期刊名称:International Journal of Mathematics and Mathematical Sciences
印刷版ISSN:0161-1712
电子版ISSN:1687-0425
出版年度:2009
卷号:2009
DOI:10.1155/2009/369482
出版社:Hindawi Publishing Corporation
摘要:We consider the quantum Liouville equation and give a characterization of the solutions which satisfy the Heisenberg uncertainty relation. We analyze three cases. Initially we consider a particular solution of the quantum Liouville equation: the Wigner transform 𝑓(x,v,𝑡) of a generic solution 𝜓(x;𝑡) of the Schrödinger equation. We give a representation of 𝜓(x, 𝑡) by the Hermite functions. We show that the values of the variances of x and v calculated by using the Wigner function 𝑓(x,v,𝑡) coincide, respectively, with the variances of position operator 𝑋 and conjugate momentum operator 𝑃 obtained using the wave function 𝜓(x,𝑡).
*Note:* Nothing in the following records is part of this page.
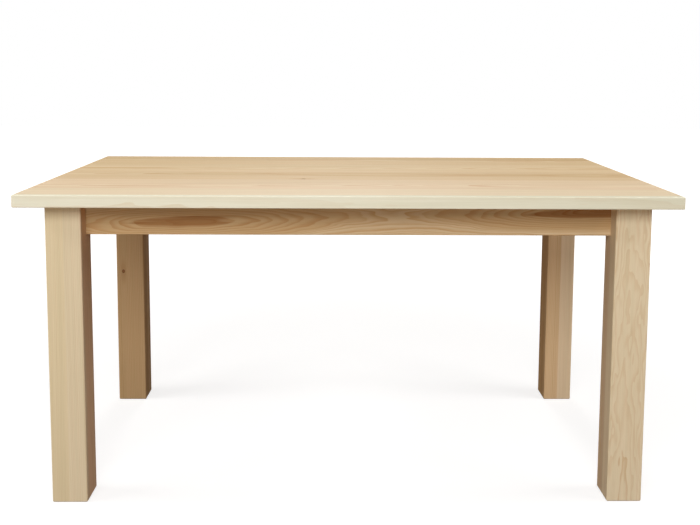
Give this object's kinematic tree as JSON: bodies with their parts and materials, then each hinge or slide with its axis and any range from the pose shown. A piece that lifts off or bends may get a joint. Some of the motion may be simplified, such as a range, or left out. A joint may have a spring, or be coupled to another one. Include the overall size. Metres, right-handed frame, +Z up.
{
  "type": "dining table",
  "caption": "Rectangular dining table in pale pine: glued-up top with an even overhang, square glued legs set in from its edges, and a recessed apron frame.",
  "frame": {"origin": "on the floor, under the middle of the top", "axes": "+X along the table to the right as seen from the front, +Y towards the back, +Z up"},
  "size_m": [1.5, 0.85, 0.737],
  "materials": {
    "pine_top": "planed and sanded pine, matte",
    "pine_legs": "planed and sanded pine, matte",
    "pine_aprons": "planed and sanded flat-sawn pine, matte",
    "pine_rail": "planed pine, matte",
    "beech_buttons": "sawn and sanded beech, matte",
    "zinc_plates": "zinc-plated pressed sheet steel",
    "zinc_fasteners": "zinc-plated steel"
  },
  "bodies": {
    "root": {"top_board_1": "pine_top", "top_board_2": "pine_top", "top_board_3": "pine_top", "top_board_4": "pine_top", "top_board_5": "pine_top", "top_board_6": "pine_top", "front_left_leg_left_lamella": "pine_legs", "front_left_leg_right_lamella": "pine_legs", "front_right_leg_front_lamella": "pine_legs", "front_right_leg_back_lamella": "pine_legs", "back_right_leg_left_lamella": "pine_legs", "back_right_leg_right_lamella": "pine_legs", "back_left_leg_front_lamella": "pine_legs", "back_left_leg_back_lamella": "pine_legs", "front_apron": "pine_aprons", "front_button_1": "beech_buttons", "front_button_2": "beech_buttons", "back_apron": "pine_aprons", "back_button_1": "beech_buttons", "back_button_2": "beech_buttons", "left_apron": "pine_aprons", "left_button_1": "beech_buttons", "left_button_2": "beech_buttons", "right_apron": "pine_aprons", "right_button_1": "beech_buttons", "right_button_2": "beech_buttons", "middle_rail": "pine_rail", "front_left_corner_plate": "zinc_plates", "front_right_corner_plate": "zinc_plates", "back_right_corner_plate": "zinc_plates", "back_left_corner_plate": "zinc_plates", "button_screws": "zinc_fasteners", "hanger_bolts": "zinc_fasteners", "flange_nuts": "zinc_fasteners"}
  },
  "joints": []
}
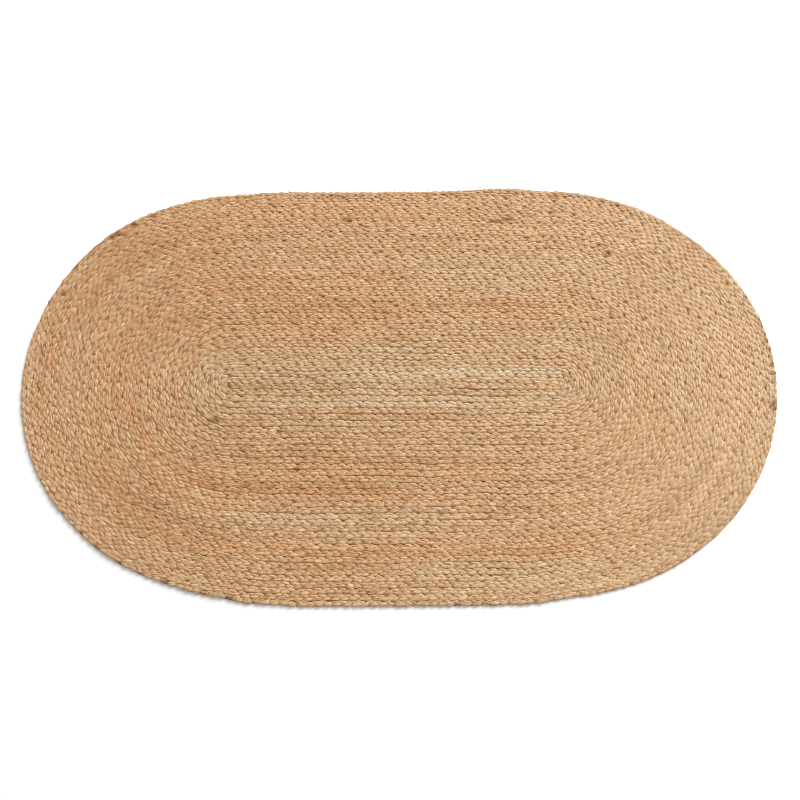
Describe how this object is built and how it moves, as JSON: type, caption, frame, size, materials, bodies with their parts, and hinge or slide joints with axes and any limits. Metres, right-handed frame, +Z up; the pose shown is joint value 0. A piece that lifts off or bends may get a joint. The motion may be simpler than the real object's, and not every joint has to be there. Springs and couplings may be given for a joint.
{
  "type": "oval jute rug",
  "caption": "Flat oval rug wound from one long jute braid in a spiral and sewn edge to edge, to lie on a floor.",
  "frame": {"origin": "middle of the rug's underside, at the bottom centre of its bounding box", "axes": "+X along the rug's length, +Y towards the long side where the braid ends, +Z up out of the braided face"},
  "size_m": [1.6, 0.906, 0.009],
  "materials": {
    "jute": "rough natural jute braid, slightly glossy fibres"
  },
  "bodies": {
    "root": {"rug": "jute"}
  },
  "joints": []
}
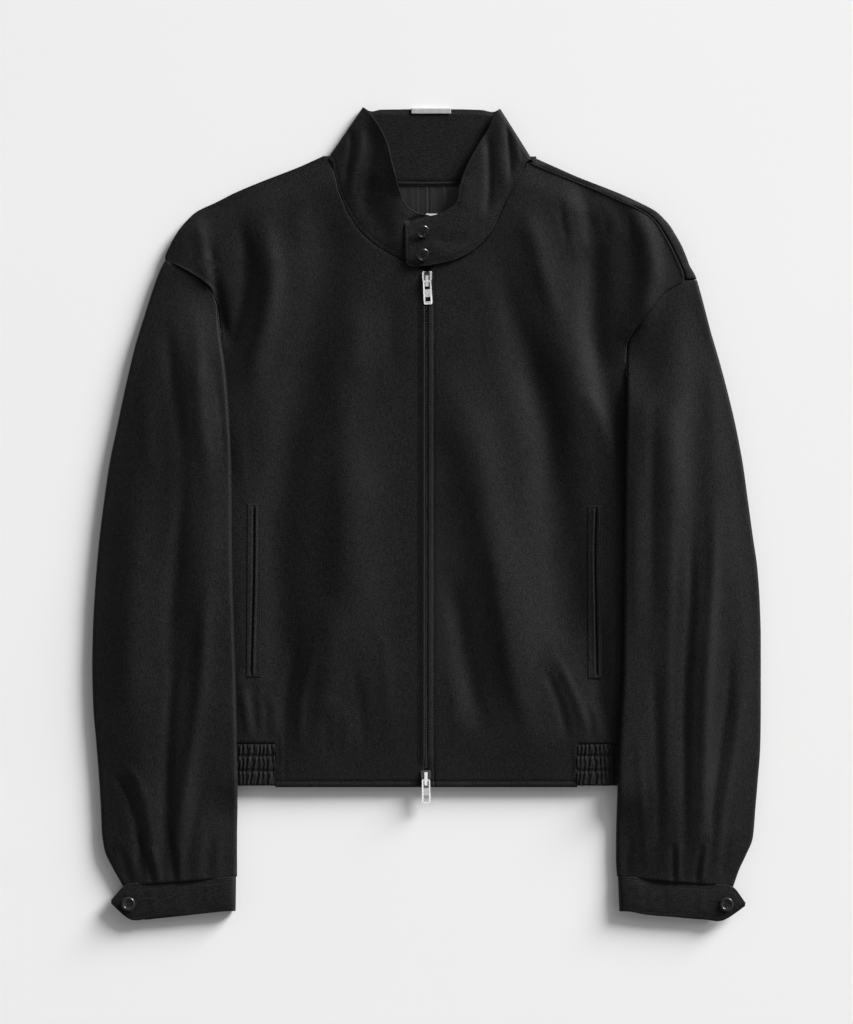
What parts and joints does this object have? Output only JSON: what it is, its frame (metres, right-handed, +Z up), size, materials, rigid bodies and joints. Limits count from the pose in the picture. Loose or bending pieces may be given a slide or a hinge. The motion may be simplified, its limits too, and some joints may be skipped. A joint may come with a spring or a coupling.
{
  "type": "harrington jacket",
  "caption": "Short zip-front jacket laid flat, with a buttoned funnel collar, welt pockets, elastic hem inserts and pointed buttoned cuffs.",
  "frame": {"origin": "middle of the jacket's bounding box, on the surface that it lies on", "axes": "+X to the wearer's left, +Y from hem to collar, +Z up out of the front"},
  "size_m": [0.669, 0.8134, 0.0268],
  "materials": {
    "outer_twill": "fine black twill with a soft sheen",
    "elastic": "black twill gathered on elastic",
    "tape": "black woven tape",
    "lining": "dark grey satin lining",
    "silver_label": "bare silver-grey woven label",
    "white_label": "bare white woven label",
    "zip_metal": "nickel-plated zip teeth",
    "polished_metal": "polished nickel",
    "button": "black polished button"
  },
  "bodies": {
    "jacket": {"back": "outer_twill", "front_right": "outer_twill", "front_left": "outer_twill", "sleeve_right": "outer_twill", "sleeve_left": "outer_twill", "cuff_right": "outer_twill", "cuff_left": "outer_twill", "collar": "outer_twill", "pocket_welt_right": "outer_twill", "pocket_welt_left": "outer_twill", "elastic_right": "elastic", "elastic_left": "elastic", "neck_tape": "tape", "zip_tape_right": "tape", "zip_tape_left": "tape", "lining_back": "lining", "neck_label": "silver_label", "size_label": "white_label", "zip_chain": "zip_metal", "slider_upper": "polished_metal", "slider_lower": "polished_metal", "collar_button_upper": "button", "collar_button_lower": "button", "cuff_button_right": "button", "cuff_button_left": "button"},
    "upper_pull": {"pull_upper": "polished_metal"},
    "lower_pull": {"pull_lower": "polished_metal"}
  },
  "joints": [
    {"name": "upper_pull_hinge", "type": "hinge", "parent": "jacket", "child": "upper_pull", "pos_m": [0.0005, 0.2318, 0.0157], "axis": [-1, 0, 0], "range_deg": [0, 140]},
    {"name": "lower_pull_hinge", "type": "hinge", "parent": "jacket", "child": "lower_pull", "pos_m": [-0.0005, -0.2656, 0.0129], "axis": [-1, 0, 0], "range_deg": [0, 140]}
  ]
}
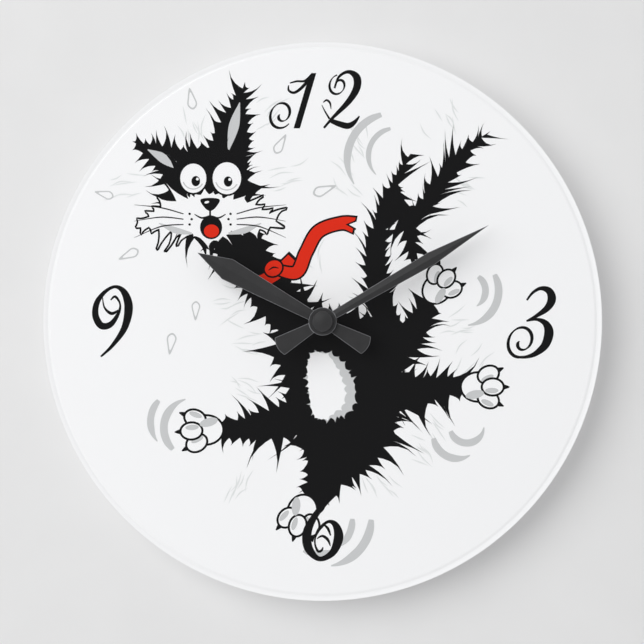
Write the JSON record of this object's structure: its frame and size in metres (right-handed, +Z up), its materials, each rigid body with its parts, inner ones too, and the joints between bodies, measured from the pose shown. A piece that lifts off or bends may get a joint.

Then we consider the
Fourier transform of the density matrix 𝜌(z,y,𝑡) = 𝜓∗(z,𝑡)𝜓(y,t). We find again that the variances of x and v obtained by using 𝜌(z, y,𝑡) are respectively equal to the variances of 𝑋 and 𝑃 calculated in 𝜓(x,𝑡). Finally we introduce the matrix ‖𝐴𝑛𝑛′(𝑡)‖ and we show that a generic square-integrable function 𝑔(x,v,𝑡) can be written as Fourier transform of a density matrix, provided that the matrix ‖𝐴𝑛𝑛′(𝑡)‖ is diagonalizable.